- DIRECTIONS: Extract every line below, verbatim.

Object data in JSON
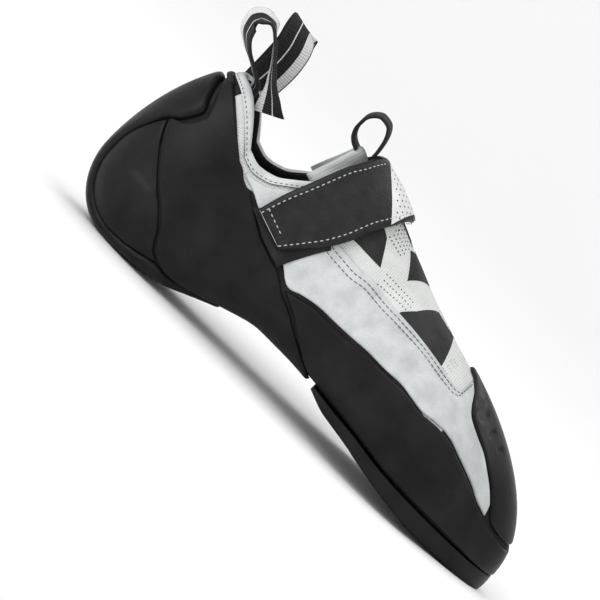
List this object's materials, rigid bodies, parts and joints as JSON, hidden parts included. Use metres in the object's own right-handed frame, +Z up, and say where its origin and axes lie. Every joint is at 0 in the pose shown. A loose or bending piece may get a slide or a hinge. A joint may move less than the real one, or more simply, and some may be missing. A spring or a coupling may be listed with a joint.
{
  "type": "climbing shoe",
  "caption": "Right climbing shoe with a downturned last, rubber toe and heel, a leather quarter, a strap over the instep and webbing pull loops.",
  "frame": {"origin": "The middle of the heel's flat spot, on the plane that the shoe stands on.", "axes": "+X runs along the shoe towards the toe, +Z is up, +Y is towards the inner side of the foot. The strap's free end is on the -Y side."},
  "size_m": [0.248, 0.0904, 0.1239],
  "materials": {
    "textile": "matt woven off-white",
    "leather": "fine grained pale grey",
    "rubber": "satin black",
    "lining": "matt black",
    "strap_leather": "satin black",
    "webbing": "matt black webbing"
  },
  "bodies": {
    "root": {"upper": "textile", "insole": "lining", "outsole": "rubber", "heel_tread": "rubber", "arch_band": "rubber", "heel_cup_lateral": "rubber", "heel_cup_medial": "rubber", "sling_lateral": "rubber", "sling_medial": "rubber", "rand": "rubber", "toe_patch": "rubber", "quarter_lateral": "leather", "quarter_medial": "leather", "tongue": "textile", "strap": "strap_leather", "closure_patch": "lining", "collar_binding": "leather", "heel_band": "webbing", "pull_loop_front": "webbing", "pull_loop_near": "webbing", "pull_loop_far": "webbing"}
  },
  "joints": []
}
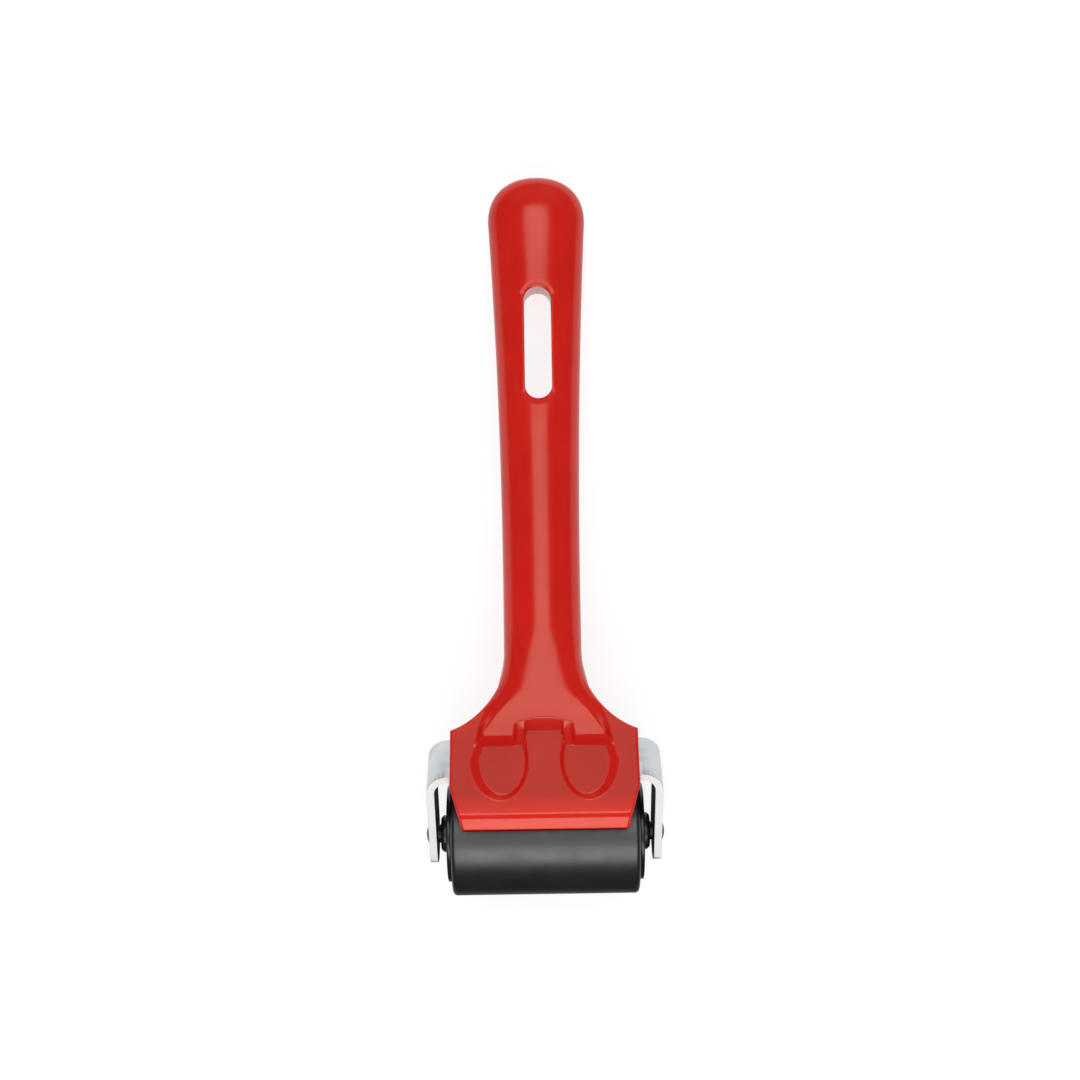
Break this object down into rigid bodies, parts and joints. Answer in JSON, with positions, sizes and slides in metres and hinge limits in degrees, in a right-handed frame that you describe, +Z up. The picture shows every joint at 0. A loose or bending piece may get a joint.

- EXERCISE ANSWER:
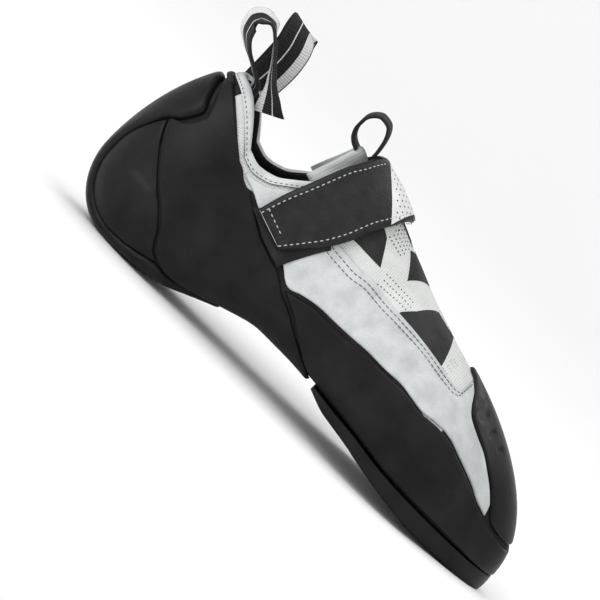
List this object's materials, rigid bodies, parts and joints as JSON, hidden parts included. Use metres in the object's own right-handed frame, +Z up, and say where its origin and axes lie. Every joint is at 0 in the pose shown. A loose or bending piece may get a slide or a hinge. A joint may move less than the real one, or more simply, and some may be missing. A spring or a coupling may be listed with a joint.
{
  "type": "climbing shoe",
  "caption": "Right climbing shoe with a downturned last, rubber toe and heel, a leather quarter, a strap over the instep and webbing pull loops.",
  "frame": {"origin": "The middle of the heel's flat spot, on the plane that the shoe stands on.", "axes": "+X runs along the shoe towards the toe, +Z is up, +Y is towards the inner side of the foot. The strap's free end is on the -Y side."},
  "size_m": [0.248, 0.0904, 0.1239],
  "materials": {
    "textile": "matt woven off-white",
    "leather": "fine grained pale grey",
    "rubber": "satin black",
    "lining": "matt black",
    "strap_leather": "satin black",
    "webbing": "matt black webbing"
  },
  "bodies": {
    "root": {"upper": "textile", "insole": "lining", "outsole": "rubber", "heel_tread": "rubber", "arch_band": "rubber", "heel_cup_lateral": "rubber", "heel_cup_medial": "rubber", "sling_lateral": "rubber", "sling_medial": "rubber", "rand": "rubber", "toe_patch": "rubber", "quarter_lateral": "leather", "quarter_medial": "leather", "tongue": "textile", "strap": "strap_leather", "closure_patch": "lining", "collar_binding": "leather", "heel_band": "webbing", "pull_loop_front": "webbing", "pull_loop_near": "webbing", "pull_loop_far": "webbing"}
  },
  "joints": []
}
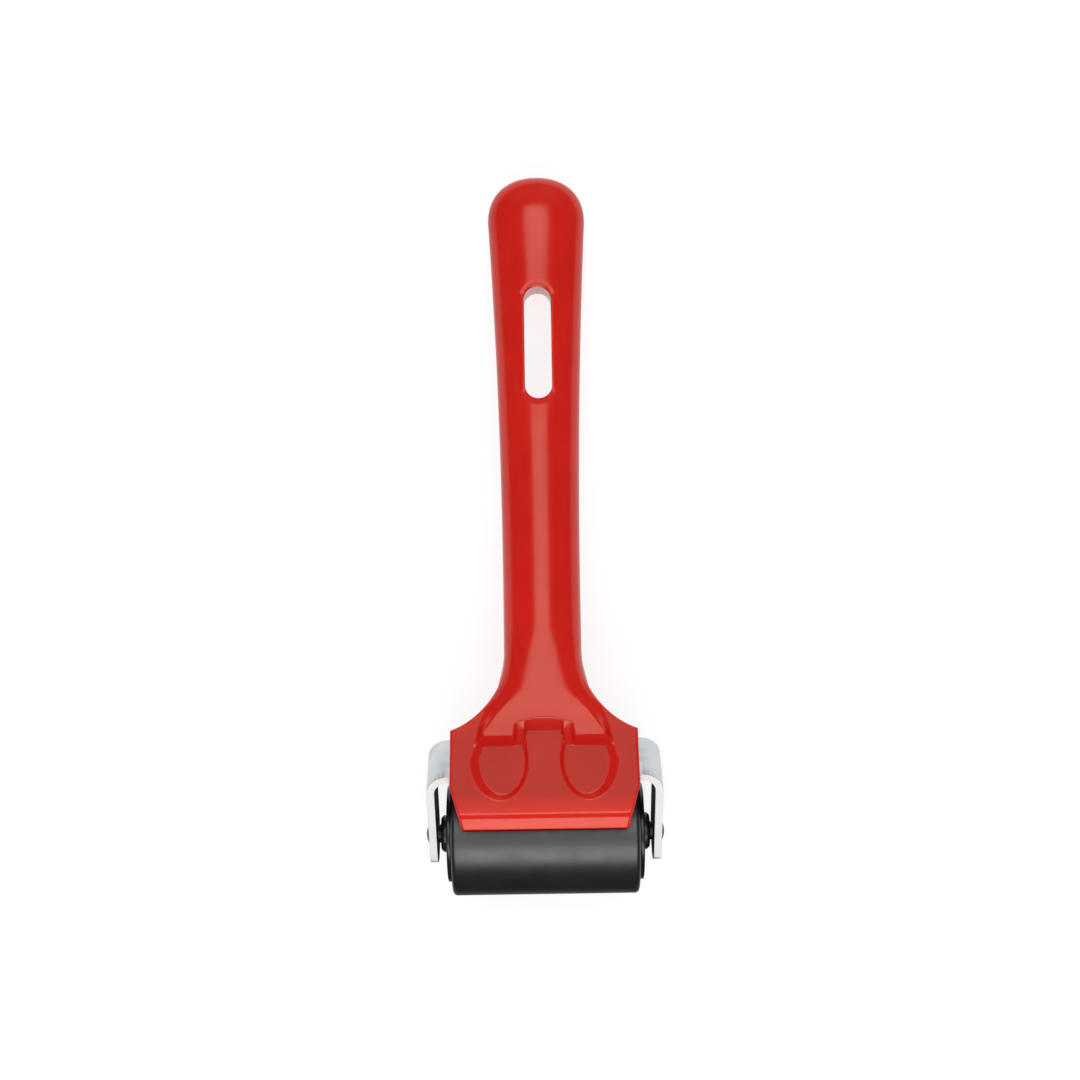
Break this object down into rigid bodies, parts and joints. Answer in JSON, with positions, sizes and slides in metres and hinge limits in degrees, in a right-handed frame that you describe, +Z up. The picture shows every joint at 0. A loose or bending piece may get a joint.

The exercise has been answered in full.